Wer an Günter denkt, muss gleichzeitig an die politisch sehr wache Generation der Redakteure denken, die damals Radio Bremen prägte. Ich sehe sie noch um den großen Tisch im Funkhaus an der Spitta-Allee sitzen: Günther Demin, der Feuerkopf; die so früh verstorbenen Michael Geyer und Rüdiger Kremer; Gottfried von Einem; Marion Gerhard, die aus dem Schulfunk einen journalistisch anspruchsvollen Bildungsfunk gemacht hatte, der sich vor Einmischung und aufregenden neuen Radioformen nicht scheute. Man wird die erregten Gespräche von damals vielleicht auch kritisch sehen können, manchmal waren sie erstarrt in Selbstbezüglichkeit und Ressentiments.

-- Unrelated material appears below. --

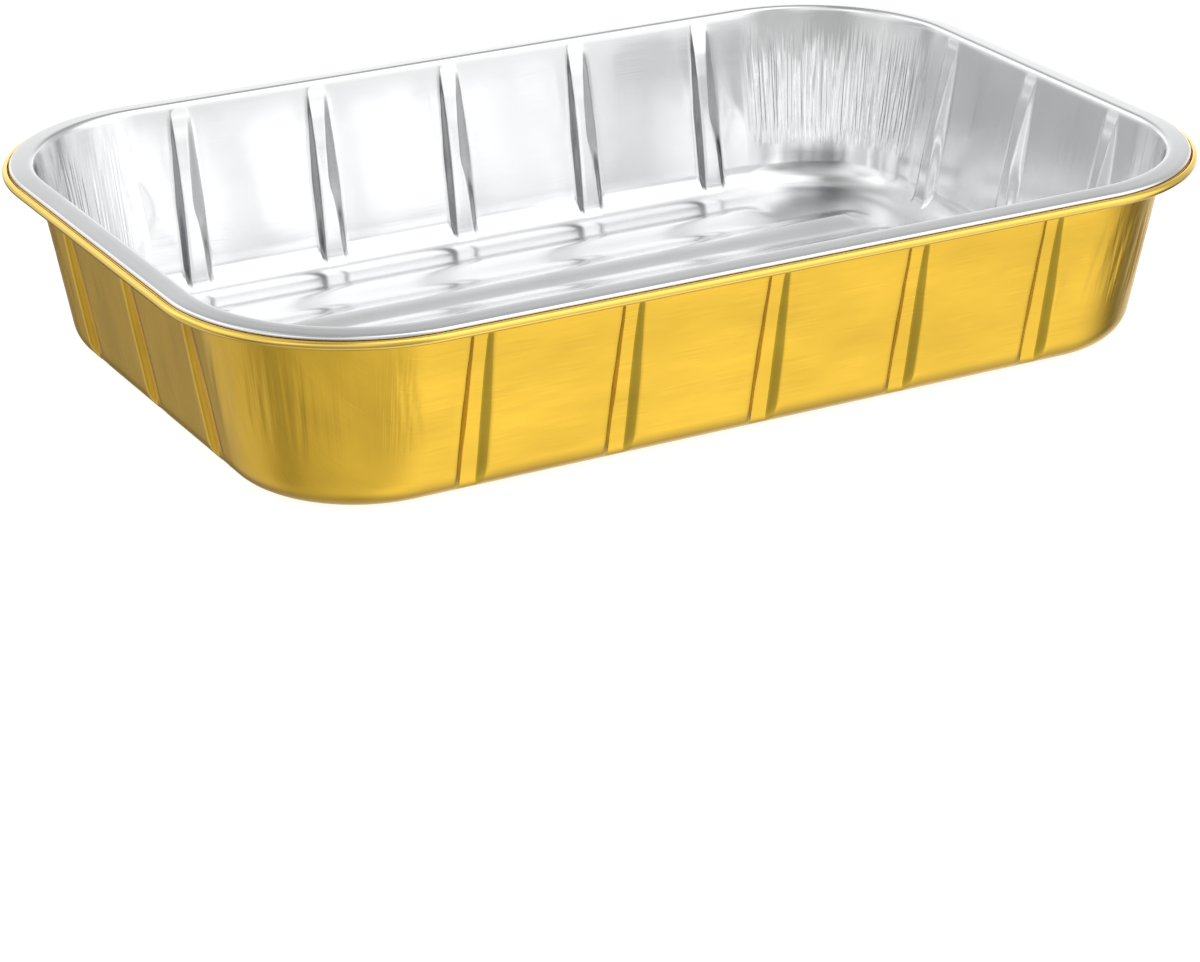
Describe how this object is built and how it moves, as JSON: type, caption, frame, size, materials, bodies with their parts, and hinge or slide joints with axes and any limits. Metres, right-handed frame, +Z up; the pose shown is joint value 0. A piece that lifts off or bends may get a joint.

Und doch: Der selbstbewusste Redakteur, der Öffentlichkeit nicht mit Markt verwechselt, ist eine Essenz des öffentlichen Rundfunks. Günter rieb sich – auch als Mitglied des damals sehr markanten Redakteursausschusses – häufig genug an seinen Vorgesetzten; natürlich vor allem mit den Mitteln der Sprachkritik.

Beschwingt ins Dunkel

Ich hatte das große Glück, mit ihm noch nach dem Ende seines Berufslebens befreundet zu bleiben. Unsere Kinder liebten ihn, weil er selbstironisch von sich als altem grauen Esel sprach, wobei natürlich jeder aus dem bekannten Bremer Märchen weiß, dass auch alte Esel veritable Helden sein können. Er blieb stets lange, war voller Geschichten und wirkungsvoll erzählter Anekdoten. Neben ihm zu sitzen bedeutete, den ganzen Abend gut unterhalten zu sein. Irgendwann, nicht mehr so ganz nüchtern, schwang er sich auf sein Rad und fuhr nach Hause.

So will ich ihn in Erinnerung behalten: Wie er, geistig beseelt und beschwingt, hinausfährt in die dunkle Bremer Nacht.